Communication overhead for different AKA protocols

3.3 Computational Delays

The computation delays of all protocols are evaluated and compared to similar schemes. Corresponding calculations of the delays are due to calculations made at each of the following elements: UE, MME, and HSS. According to 3GPP, the functions f0, f1, f2, f3, f4, and f5 are Hash-based Message Authentication Code—Secure Hash Algorithm 256 (HMAC-SHA256). For digital signatures, we will study the overhead associated with Digital Signature Algorithm (DSA). For public key encryption, we will investigate the use of Rivest, Shamir, Adleman (RSA) and for symmetric encryption we will use the Advanced Encryption Standard (AES) algorithm.

The delay of calculation for each of the functions mentioned above is presented in Table 3. Delay values, available in [12], were obtained by measurements using Microsoft Visual C++ 2005 SP1 running on a processor Intel Core 21.83GHz Windows Vista32-bit.

Table 3 Computational delay

To calculate the delay, we consider the number and type of some operations required in each protocol. The number and type of operations for each protocol are described in Table 4 [13].

Table 4 Number of operations

Figure 5 shows the different protocol delays. From the figure we see that SE-AKA protocol that uses public key cryptography has a great delay of calculation followed by EC-AKA hybrid protocol.

Fig. 5

Computation delays

4 Conclusion

3GPP propose EPS-AKA for supporting authentication in the next generation mobile communication system.

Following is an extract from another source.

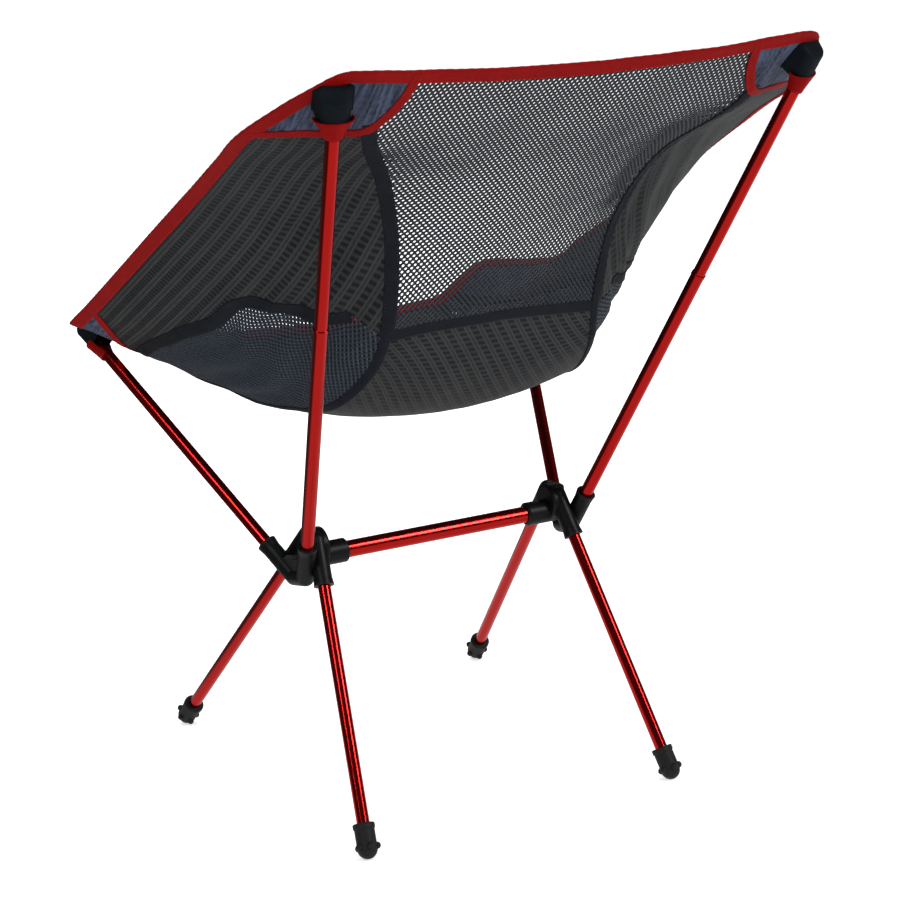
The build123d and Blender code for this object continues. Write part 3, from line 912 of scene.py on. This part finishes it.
def back_net():
    """The net of the back, whole, from both halves."""
    flat = np.vstack([half.middle_flat for half in halves.values()])
    quads = whole_quads(lambda half: half.cells((0, BACK_ROWS), (0, SEAM_COLUMN)))
    wide = whole_quads(lambda half: half.cells((0, BACK_ROWS + 2), (0, SEAM_COLUMN + 2)))
    zones = ("rear", "corner")
    cloth, faces = net_over(WHOLE_POINTS, WHOLE_NORMALS, flat, quads, wide, BACK_HOLE)
    made = cloth_pieces("back_net", cloth, faces, NET, BACK_NET, zones, ["back_mesh_panel"])
    declare_sheets(made, WHOLE_POINTS, quads, zones)


def side_nets():
    """The net inserts low in the sides."""
    zones = ("front",)
    for side_name, half in halves.items():
        quads = half.cells((BACK_ROWS, LAST_ROW), (SEAM_COLUMN, INSERT_COLUMN))
        quads = quads[~patch_masks(half, quads)["front"]]
        wide = half.cells((BACK_ROWS - 2, LAST_ROW), (SEAM_COLUMN - 2, INSERT_COLUMN + 2))
        cloth, faces = net_over(half.points, half.normals, half.side_flat, quads, wide, SIDE_HOLE)
        replaced = [f"side_mesh_{side_name}"]
        made = cloth_pieces("side_net", cloth, faces, NET, SIDE_NET, zones, replaced)
        declare_sheets(made, half.points, quads, zones)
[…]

However, from the security analysis, the present paper has found divers vulnerabilities in EPS-AKA, several protocols have been proposed to solve these problems. The analysis that we did between existing AKA protocols EPS-AKA, SE-AKA, EC-AKA, and EC-AKA2 to estimate their performances in terms of security, cost, and delay showed the importance of each protocol according to the previous metrics. We conclude that the two versions of EC-AKA protocol are the least vulnerable, thus the most secured. EPS-AKA protocol generates the least overhead compared to other protocols. SE-AKA protocol that uses public key cryptography has the greatest delay of calculation.